Re: Alter table is giving error

Posted by Chunky Gupta <ch...@vizury.com>.

Hi Mark,
I tried msck, but it is not working for me. I have written a python script
to partition the data individually.

Thank you Edward, Mark and Dean.
Chunky.

On Mon, Nov 5, 2012 at 11:08 PM, Mark Grover <gr...@gmail.com>wrote:

> Chunky,
> I have used "recover partitions" command on EMR, and that worked fine.
>
> However, take a look at https://issues.apache.org/jira/browse/HIVE-874. Seems
> like msck command in Apache Hive does the same thing. Try it out and let us
> know it goes.
>
> Mark
>
> On Mon, Nov 5, 2012 at 7:56 AM, Edward Capriolo <ed...@gmail.com>wrote:
>
>> Recover partitions should work the same way for different file systems.
>>
>> Edward
>>
>> On Mon, Nov 5, 2012 at 9:33 AM, Dean Wampler
>> <de...@thinkbiganalytics.com> wrote:
>> > Writing a script to add the external partitions individually is the
>> only way
>> > I know of.
>> >
>> > Sent from my rotary phone.
>> >
>> >
>> > On Nov 5, 2012, at 8:19 AM, Chunky Gupta <ch...@vizury.com>
>> wrote:
>> >
>> > Hi Dean,
>> >
>> > Actually I was having Hadoop and Hive cluster on EMR and I have S3
>> storage
>> > containing logs which updates daily and having partition with date(dt).
>> And
>> > I was using this recover partition.
>> > Now I wanted to shift to EC2 and have my own Hadoop and Hive cluster.
>> So,
>> > what is the alternate of using recover partition in this case, if you
>> have
>> > any idea ?
>> > I found one way of individually partitioning all dates, so I have to
>> write
>> > script for that to do so for all dates.

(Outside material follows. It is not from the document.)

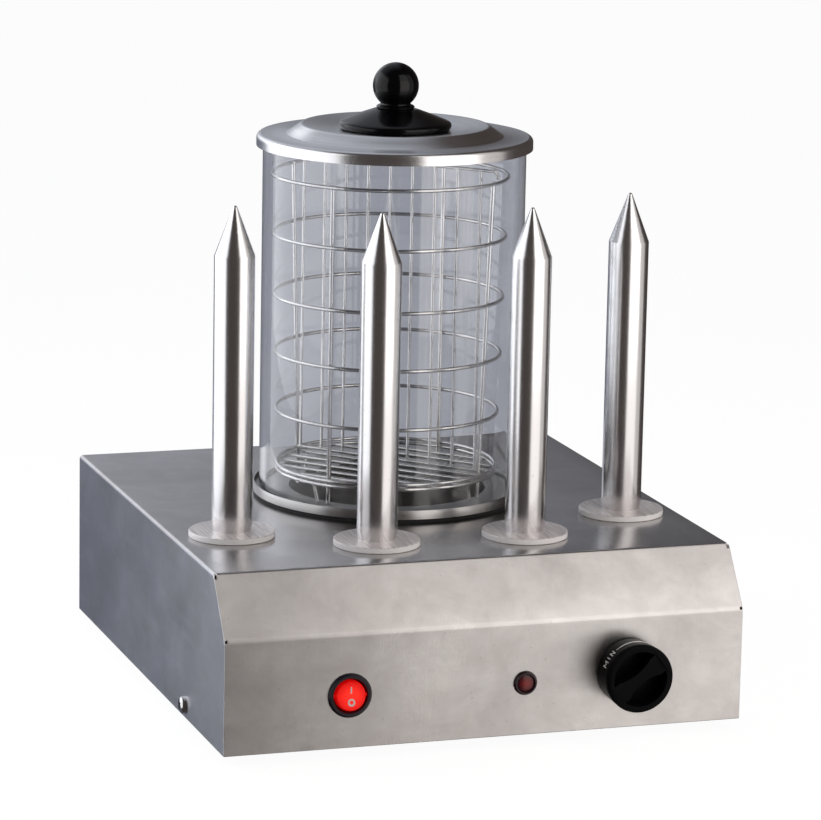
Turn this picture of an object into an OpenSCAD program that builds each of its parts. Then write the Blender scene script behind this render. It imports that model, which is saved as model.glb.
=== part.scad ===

Is there any easiest way other
>> than
>> > this ?
>> >
>> > Thanks,
>> > Chunky
>> >
>> >
>> >
>> > On Mon, Nov 5, 2012 at 6:28 PM, Dean Wampler
>> > <de...@thinkbiganalytics.com> wrote:
>> >>
>> >> The RECOVER PARTITIONS is an enhancement added by Amazon to their
>> version
>> >> of Hive.
>> >>
>> >>
>> >>
>> http://docs.amazonwebservices.com/ElasticMapReduce/latest/DeveloperGuide/emr-hive-additional-features.html
>> >>
>> >> <shameless-plus>
>> >>   Chapter 21 of Programming Hive discusses this feature and other
>> aspects
>> >> of using Hive in EMR.
>> >> </shameless-plug>
>> >>
>> >> dean
>> >>
>> >>
>> >> On Mon, Nov 5, 2012 at 5:34 AM, Chunky Gupta <ch...@vizury.com>
>> >> wrote:
>> >>>
>> >>> Hi,
>> >>>
>> >>> I am having a cluster setup on EC2 with Hadoop version 0.20.2 and Hive
>> >>> version 0.8.1 (I configured everything) . I have created a table
>> using :-
>> >>>
>> >>> CREATE EXTERNAL TABLE XXX ( YYY )PARTITIONED BY ( ZZZ )ROW FORMAT
>> >>> DELIMITED FIELDS TERMINATED BY 'WWW' LOCATION
>> 's3://my-location/data/';
>> >>>
>> >>> Now I am trying to recover partition using :-
>> >>>
>> >>> ALTER TABLE XXX RECOVER PARTITIONS;
>> >>>
>> >>> but I am getting this error :- "FAILED: Parse Error: line 1:12 cannot
>> >>> recognize input near 'XXX' 'RECOVER' 'PARTITIONS' in alter table
>> statement"
>> >>>
>> >>> Doing same steps on a cluster setup on EMR with Hadoop version 1.0.3
>> and
>> >>> Hive version 0.8.1 (Configured by EMR), works fine.
>> >>>
>> >>> So is this a version issue or am I missing some configuration changes
>> in
>> >>> EC2 setup ?
>> >>> I am not able to find exact solution for this problem on internet.
>> Please
>> >>> help me.
>> >>>
>> >>> Thanks,
>> >>> Chunky.
>> >>>
>> >>>
>> >>>
>> >>
>> >>
>> >>
>> >> --
>> >> Dean Wampler, Ph.D.
>> >> thinkbiganalytics.com
>> >> +1-312-339-1330
>> >>
>> >>
>> >
>>
>
>

Re: Alter table is giving error

Posted by Mark Grover <gr...@gmail.com>.

Chunky,
I have used "recover partitions" command on EMR, and that worked fine.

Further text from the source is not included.